One area in sport that illustrates the convergence of marketing and IT is the sharing of data with fans. The Australian Open is one example where performance data has been used extensively as a fan engagement tool. Hackland says that’s something Formula One should try to emulate to better engage fans.
On the flip-side, there’s a technology that Formula One has been using for more than a decade that’s just recently exploded into the public consciousness: 3D printing.
“Since I came into F1 we’ve been printing wind-tunnel models with 3D printers,” says Hackland. “We’re now starting to see it appearing in people’s houses.”
Formula One, along with the aerospace industry, has been maturing 3D-printing technology to the point where Williams is now able to run 3D-printed parts on its cars. Previously the parts would have been made out of carbon fibre and taken three days to ship from the UK to wherever the team happened to be.

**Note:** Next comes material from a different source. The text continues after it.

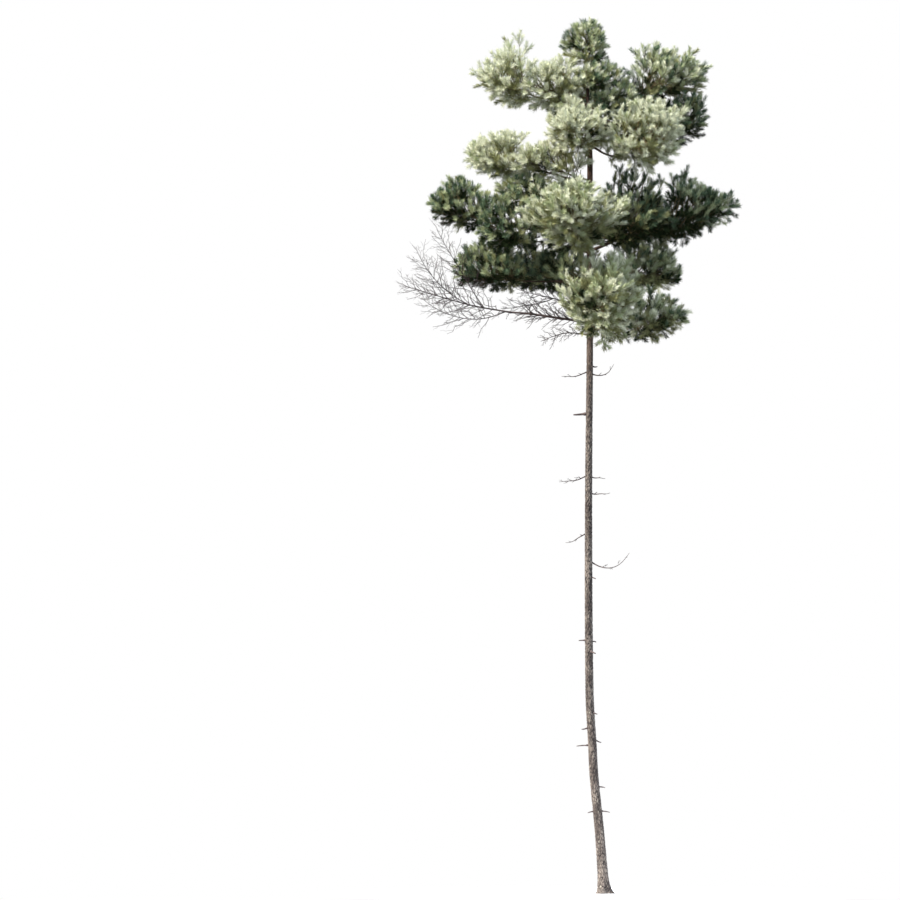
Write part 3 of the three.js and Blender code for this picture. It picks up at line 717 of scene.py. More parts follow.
@dataclass
class Stem:
    """The stem, from its flared foot to the tip in the top tuft.

    Each of a peg's rings is a share of its length and one of its radius, and those
    from the first of peg_crook up to the second are moved up or down.
    """

    top: float = 17.72
    flare: float = 0.092
    flare_height: float = 0.13
    root_lobes: int = 3
    lobe_depth: float = 0.22
    sides: int = 64
    rings: int = 1150
    crowding: float = 1.12
    full_relief: float = 0.06
    thin_crack: float = 0.5
    peg_sunk: float = 0.04
    peg_seed: int = 900
    peg_sides: int = 9
    peg_knobs: float = 0.25
    peg_crook: tuple[int, int] = (3, 5)
    peg_rings: tuple[tuple[float, float], ...] = (
        (0.0, 1.9), (0.22, 1.55), (0.34, 1.1), (0.55, 0.95), (0.78, 0.8), (0.94, 0.66), (1.0, 0.3))
    bark: Furrows = Furrows(across=0.036, along=0.085, depth=0.0085, roughness=0.0016)
    thin_from: float = 8.0
    thin_to: float = 13.0
    thin_share: float = 0.3
    stations: tuple[Station, ...] = (
        Station(0.0, 0.0, 0.0, 0.224),
        Station(0.45, -0.027, 0.005, 0.214),
        Station(1.32, -0.093, 0.015, 0.196),
        Station(2.41, -0.198, 0.03, 0.186),
        Station(3.01, -0.228, 0.04, 0.18),
        Station(4.16, -0.286, 0.05, 0.172),
        Station(7.87, -0.299, 0.02, 0.154),
        Station(11.22, -0.268, -0.02, 0.136),
        Station(13.94, -0.262, -0.015, 0.124),
        Station(15.28, -0.26, 0.0, 0.112),
        Station(16.31, -0.295, 0.008, 0.07),
        Station(17.72, -0.338, 0.0, 0.014),
    )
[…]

“That allows your creative people to take even longer: the designers could be designing up until today, we print something tonight and run it on the car tomorrow.
For some parts, such as those made from metals, 3D printing is not yet a viable option, but as material quality increases and prices fall, Hackland sees the technology becoming a much more commonplace part of a Formula One garage.
Another consumer tech buzz-topic, wearables, could also have a place in a Formula One team, to track the human performance side of the sport. “Not this fitness stuff that everyone’s talking about,” says Hackland, “But where it’s in your clothing, a simple example of that is the pit stop crew. We’re currently 2.5 to 2.7 seconds on average at pit stops. If we’re going to get them to two seconds, on average, it’s going to take something special to get the guys to be able to react that quickly, so we want to look at wearables. We have cameras on the pit stop crew at the moment and that helps to guide them in terms of what they should be doing in positioning. If we could really get that wearables piece right, it would help.”